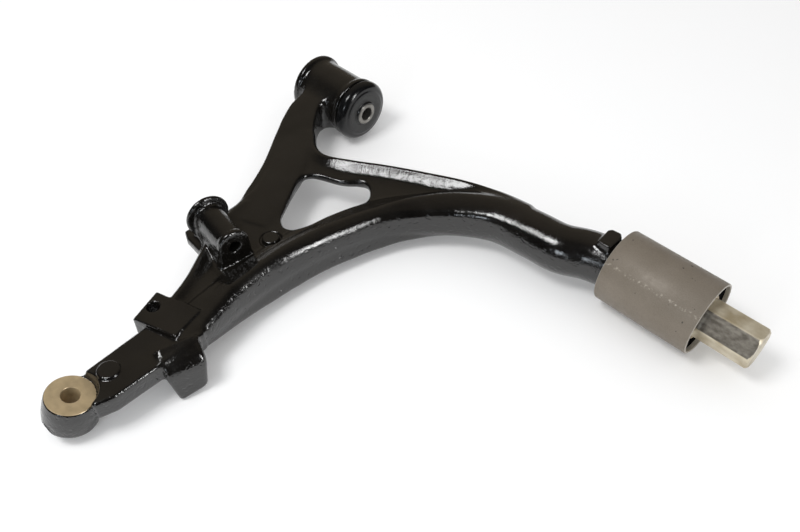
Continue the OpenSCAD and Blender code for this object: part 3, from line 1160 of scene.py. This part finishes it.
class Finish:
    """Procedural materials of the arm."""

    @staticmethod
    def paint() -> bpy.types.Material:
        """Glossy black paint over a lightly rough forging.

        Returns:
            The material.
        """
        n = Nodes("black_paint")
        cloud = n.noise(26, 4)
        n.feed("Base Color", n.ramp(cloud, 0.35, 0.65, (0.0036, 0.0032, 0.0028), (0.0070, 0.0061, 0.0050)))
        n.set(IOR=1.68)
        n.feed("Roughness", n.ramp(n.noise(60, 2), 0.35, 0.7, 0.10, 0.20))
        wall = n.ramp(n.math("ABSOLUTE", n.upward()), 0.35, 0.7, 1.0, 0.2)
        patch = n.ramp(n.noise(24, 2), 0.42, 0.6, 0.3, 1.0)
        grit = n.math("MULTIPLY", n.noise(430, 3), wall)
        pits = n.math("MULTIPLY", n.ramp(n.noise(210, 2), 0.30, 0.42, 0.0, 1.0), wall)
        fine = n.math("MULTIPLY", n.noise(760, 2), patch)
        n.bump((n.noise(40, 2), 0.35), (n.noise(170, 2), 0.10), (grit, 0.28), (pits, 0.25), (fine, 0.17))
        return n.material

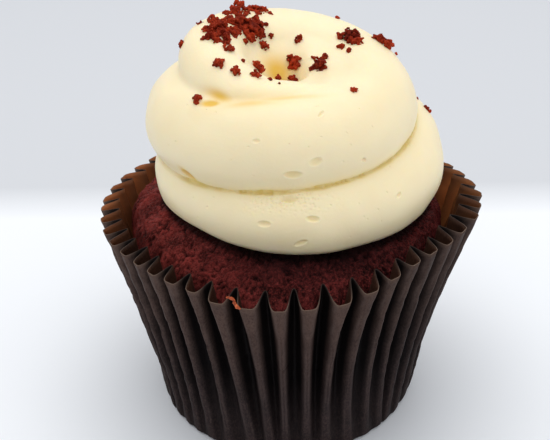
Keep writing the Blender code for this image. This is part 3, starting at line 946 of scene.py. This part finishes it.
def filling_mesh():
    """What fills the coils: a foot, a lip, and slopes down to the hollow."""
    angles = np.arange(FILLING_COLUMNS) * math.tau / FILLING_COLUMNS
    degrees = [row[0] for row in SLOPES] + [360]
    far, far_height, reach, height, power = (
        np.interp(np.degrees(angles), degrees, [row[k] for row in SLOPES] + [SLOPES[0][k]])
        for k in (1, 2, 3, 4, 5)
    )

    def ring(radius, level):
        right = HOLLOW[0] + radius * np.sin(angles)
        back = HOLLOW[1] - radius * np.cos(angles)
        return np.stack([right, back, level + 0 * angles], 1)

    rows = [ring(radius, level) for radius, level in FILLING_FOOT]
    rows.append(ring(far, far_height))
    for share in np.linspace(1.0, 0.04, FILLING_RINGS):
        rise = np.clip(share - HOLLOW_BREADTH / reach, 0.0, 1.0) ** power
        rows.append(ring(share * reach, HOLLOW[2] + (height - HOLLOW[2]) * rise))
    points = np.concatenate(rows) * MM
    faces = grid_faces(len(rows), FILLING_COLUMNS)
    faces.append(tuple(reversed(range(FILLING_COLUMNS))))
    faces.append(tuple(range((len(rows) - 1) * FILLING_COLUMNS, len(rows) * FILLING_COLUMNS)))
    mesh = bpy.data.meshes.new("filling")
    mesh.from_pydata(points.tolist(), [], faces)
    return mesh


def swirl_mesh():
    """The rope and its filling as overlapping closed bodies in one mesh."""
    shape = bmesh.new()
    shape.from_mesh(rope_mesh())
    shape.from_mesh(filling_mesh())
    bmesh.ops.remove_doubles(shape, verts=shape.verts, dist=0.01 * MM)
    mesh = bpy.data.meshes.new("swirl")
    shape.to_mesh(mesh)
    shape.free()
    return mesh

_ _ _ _

## WHAT YOU WILL DO
Extract every record and return it verbatim.

## EXERCISE SOLUTION
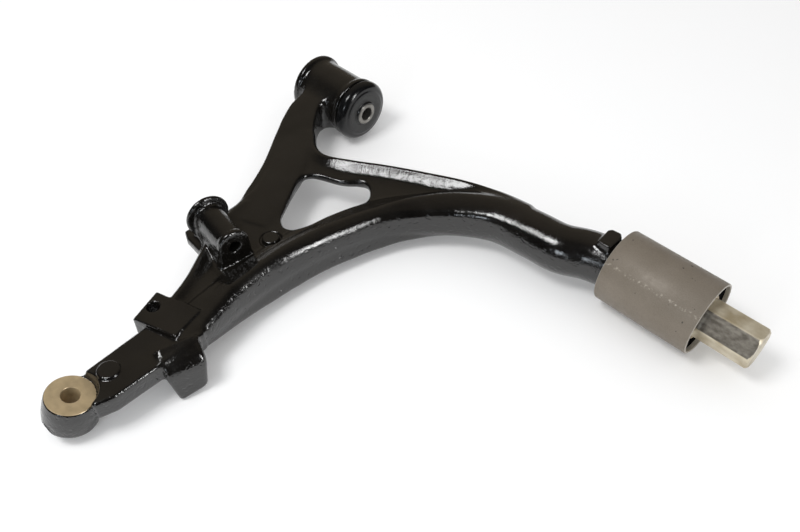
Continue the OpenSCAD and Blender code for this object: part 3, from line 1160 of scene.py. This part finishes it.
class Finish:
    """Procedural materials of the arm."""

    @staticmethod
    def paint() -> bpy.types.Material:
        """Glossy black paint over a lightly rough forging.

        Returns:
            The material.
        """
        n = Nodes("black_paint")
        cloud = n.noise(26, 4)
        n.feed("Base Color", n.ramp(cloud, 0.35, 0.65, (0.0036, 0.0032, 0.0028), (0.0070, 0.0061, 0.0050)))
        n.set(IOR=1.68)
        n.feed("Roughness", n.ramp(n.noise(60, 2), 0.35, 0.7, 0.10, 0.20))
        wall = n.ramp(n.math("ABSOLUTE", n.upward()), 0.35, 0.7, 1.0, 0.2)
        patch = n.ramp(n.noise(24, 2), 0.42, 0.6, 0.3, 1.0)
        grit = n.math("MULTIPLY", n.noise(430, 3), wall)
        pits = n.math("MULTIPLY", n.ramp(n.noise(210, 2), 0.30, 0.42, 0.0, 1.0), wall)
        fine = n.math("MULTIPLY", n.noise(760, 2), patch)
        n.bump((n.noise(40, 2), 0.35), (n.noise(170, 2), 0.10), (grit, 0.28), (pits, 0.25), (fine, 0.17))
        return n.material

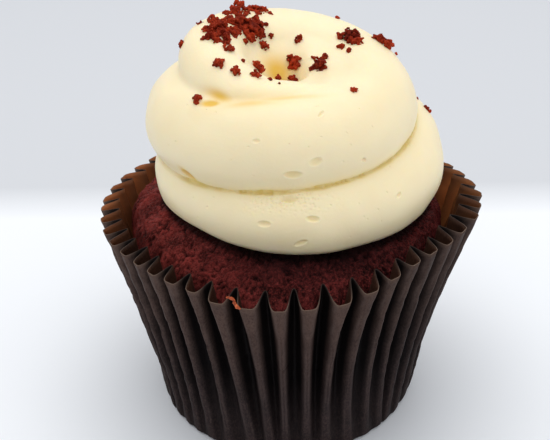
Keep writing the Blender code for this image. This is part 3, starting at line 946 of scene.py. This part finishes it.
def filling_mesh():
    """What fills the coils: a foot, a lip, and slopes down to the hollow."""
    angles = np.arange(FILLING_COLUMNS) * math.tau / FILLING_COLUMNS
    degrees = [row[0] for row in SLOPES] + [360]
    far, far_height, reach, height, power = (
        np.interp(np.degrees(angles), degrees, [row[k] for row in SLOPES] + [SLOPES[0][k]])
        for k in (1, 2, 3, 4, 5)
    )

    def ring(radius, level):
        right = HOLLOW[0] + radius * np.sin(angles)
        back = HOLLOW[1] - radius * np.cos(angles)
        return np.stack([right, back, level + 0 * angles], 1)

    rows = [ring(radius, level) for radius, level in FILLING_FOOT]
    rows.append(ring(far, far_height))
    for share in np.linspace(1.0, 0.04, FILLING_RINGS):
        rise = np.clip(share - HOLLOW_BREADTH / reach, 0.0, 1.0) ** power
        rows.append(ring(share * reach, HOLLOW[2] + (height - HOLLOW[2]) * rise))
    points = np.concatenate(rows) * MM
    faces = grid_faces(len(rows), FILLING_COLUMNS)
    faces.append(tuple(reversed(range(FILLING_COLUMNS))))
    faces.append(tuple(range((len(rows) - 1) * FILLING_COLUMNS, len(rows) * FILLING_COLUMNS)))
    mesh = bpy.data.meshes.new("filling")
    mesh.from_pydata(points.tolist(), [], faces)
    return mesh


def swirl_mesh():
    """The rope and its filling as overlapping closed bodies in one mesh."""
    shape = bmesh.new()
    shape.from_mesh(rope_mesh())
    shape.from_mesh(filling_mesh())
    bmesh.ops.remove_doubles(shape, verts=shape.verts, dist=0.01 * MM)
    mesh = bpy.data.meshes.new("swirl")
    shape.to_mesh(mesh)
    shape.free()
    return mesh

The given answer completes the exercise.